You're probably looking at Squarespace as a potential new home for your website and wondering what to make of the fee structure. Squarespace pricing is a steal in almost all cases relative to the value it provides to website owners, but it may not seem that way on the surface if you're used to a free hosted service or through options that allow multiple websites through a single hosting account (e.g., Wordpess).
Read on to find out if you'll find value in one of the three main Squarespace pricing points.
What Squarespace Pricing Options Do You Have?
Squarespace provides three major pricing options:
- Standard - $8/month or $96/year ($10/month if you pay month-by-month)
- Unlimited - $16/month or $192/year ($20/month if you pay month-by-month)
- Business - $24/month or $288/year ($30/month if you pay month-by-month)
The standard account is good for basic blogs and websites, but is a bit light on features and options. Unlimited is the best value because you get unlimited pages, storage, bandwidth, and contributors. The business account includes full ecommerce support including a store and checkout integration.
Squarespace Coupon Codes
There are a few Squarespace coupon codes out there, but they can be hard to find. My best advice is to listen to a few episodes of Tech News Today to get an up-to-date Squarespace coupon code and a discount for your website account purchase.
Best of all, Squarespace comes with a two-week free trial. You don't even need a credit card to get stared.
What Do You Pay for When You Build a Website?
The basic composition of all websites includes hosting it (i.e., storing the files that make up your website on the internet), registering your domain name (e.g., renting the rights to www.yoursite.com), and the tools to manage changes and make updates to your website content.

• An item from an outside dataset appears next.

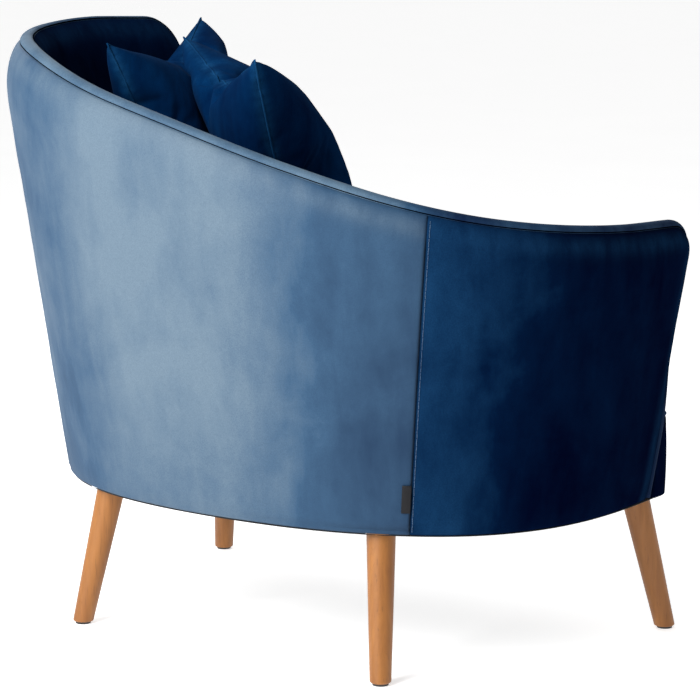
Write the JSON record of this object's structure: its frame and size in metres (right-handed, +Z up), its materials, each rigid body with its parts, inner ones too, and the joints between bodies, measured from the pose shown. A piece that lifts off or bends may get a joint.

When you build with Squarespace, you're getting all three at the same time (provided you go with the yearly plan, but more on that later). With other platforms the tools to manage the website are often free (e.g., content management system like Wordpress), but then you often have to register your domain to the tune of ~$10/year and pay for hosting each month ranging from $5-$100/month depending on the quality.
Comparing Website Features to Gain Pricing Perspective
Let's compare Squarespace and Wordpress on the four main building blocks of a website:
Hosting - When you look at hosting, you're looking for reliability and scalability because you want your website to always be there and you want it to be able to handle a lot of traffic if need be. With Squarespace, you get the most dependable hosting you could hope for and shared hosting that can handle spikes in traffic from reddit and the social web. Wordpress hosting is cheap on the low end, but can get expensive quickly if you want to match the scalability of Squarespace's hosting.
Domain Registration - For the most part, this cost is independent of the content management system you choose. You're nearly always going to have to pay around $10/year to register the right to use your domain name. An exception is if you go with the annual Squarespace plan, which comes with a free domain name as a part of the checkout process. Simply add your domain name upon checkout and your Squarespace website comes pre-mapped to your custom domain.
Content Management - The last dimension you should consider when comparing website platforms and their respective pricing models is the content management tools themselves. Squarespace provides their award-winning cloud-based tools standard with every account, while Wordpress needs to be downloaded and installed on your own server. Furthermore, Wordpress requires constant updates while Squarespace automatically installs new features frequently.
Support: Above and beyond the basic components of a website is the ability to maintain and update it without hassles. Squarespace provides 24/7 email-based support which is extremely effective, and they also provide chat-based support during the week. You're on your own with Wordpress which can be a pain if you don't know how to do it yourself.
The Only Drawback of the Squarespace Pricing Model
The only drawback I can think of with Squarespace pricing is if you have a lot of different websites. Squarespace provides the tools, hosting and support for one domain at a time. The math can start to add up after a certain number of websites, after which points a shared hosting account and a solution like Wordpress begins to look more attractive than Squarespace.
What's your opinion on the Squarespace pricing model and the account options available? Do the options available support the needs of websites owners broadly enough and is there enough value in the premium tools to charge $8-$20/month?